AUSTIN – On April 11, Attorney General Ken Paxton announced that a final judgment from the 100th District Court of Carson County affirmed a summary judgment against White Deer Independent School District for violating Texas Senate Bill 1 by refusing to offer property owners tax relief granted by the Legislature in 2015.
“Local governments simply cannot selectively ignore state law,” Paxton said in a press release. “I am pleased that this court recognized that White Deer ISD violated the Texas Constitution when they took hard-earned money from homeowners without their vote or consent. My office remains committed to standing up for homeowners and taxpayers throughout the state.”
"It is, additionally, ordered that defendant White Deer Independent School District stop assessing and collecting property taxes through Dec. 31, 2019, that are subject to the local option homestead exemption that it adopted for the 2014 tax year. It is, additionally, ordered that defendant White Deer Independent School District disgorge and refund to plaintiff (Kelly Martin) those property taxes that it collected for tax years 2015, 2016 and 2017 from the plaintiff, if any, that are subject to the local option homestead exemption that it adopted for the 2014 tax year," the court's ruling, signed by Judge Stuart Messer, states.

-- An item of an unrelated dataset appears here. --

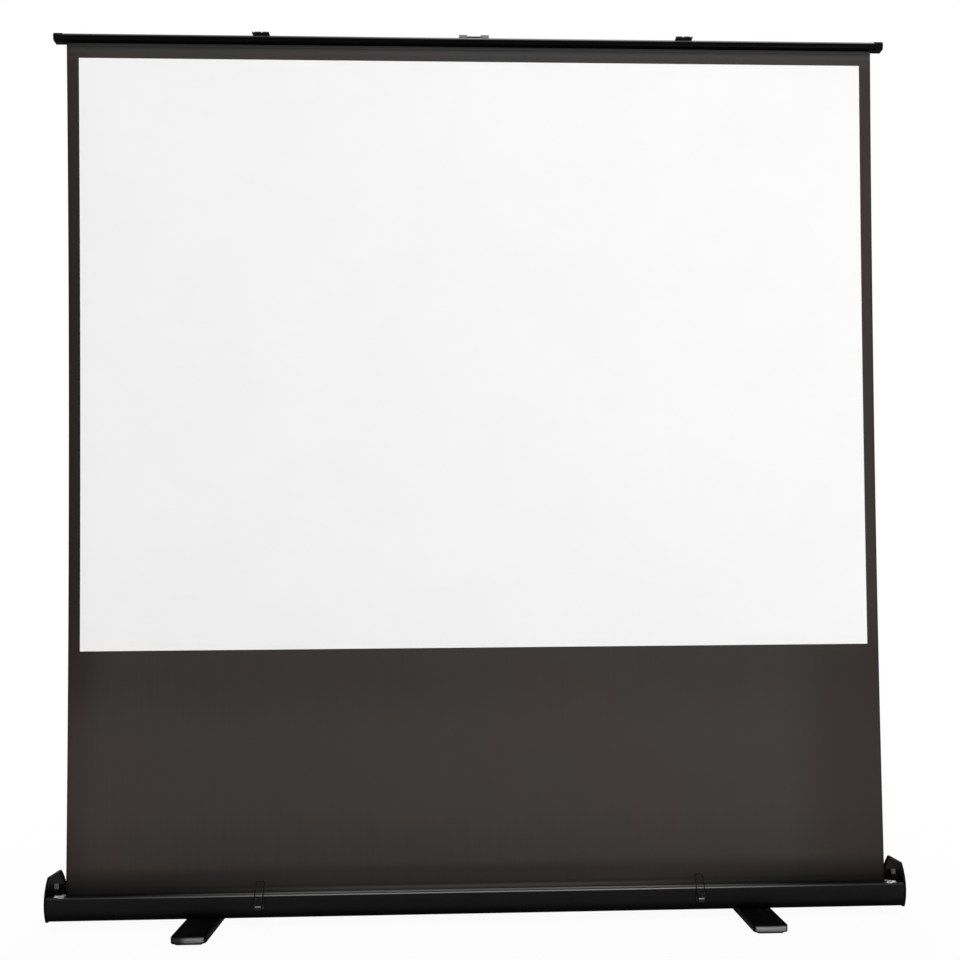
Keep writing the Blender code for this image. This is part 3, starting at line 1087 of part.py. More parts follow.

Paxton said in the release that 20 school districts in Texas reduced or repealed their local option homestead exemptions in 2015: Dumas, Kilgore, White Deer, Bridge City, Broaddus, Christoval, Daingerfield-Lone Star, Excelsior, Groesbeck, Gruver, Hardin-Jefferson, High Island, Kountze, Lexington, Mount Pleasant, Riviera, Shepherd, Spurger, Veribest and Winfield.
In its judgment, the court cited Section 11.13(n-1) of the Texas Tax Code which "prohibits school districts from repealing or reducing the amount of a local option homestead exemption, at any time between Jan. 1, 2015, through Dec. 31, 2019, that was adopted for the 2014 tax year."
The Texas Legislature passed Senate Bill 1 and Senate Joint Resolution 1 in May 2015. Eighty-six percent of voters ratified the amendment in "one of the highest margins of victory for a recent amendment," the suit states.
The state budget paid for the tax breaks included in the legislation and the "law provided a property tax reduction to homesteaders in Texas with no decrease in funding for local school districts," the release states.
"Despite this, some school district chose to reduce or repeal their local option homestead exemption and assess a tax rate that clearly violated the law," according to Paxton's release.
The attorney general’s office intervened in a similar property tax lawsuit against Dumas ISD. That case is still pending, the press release states.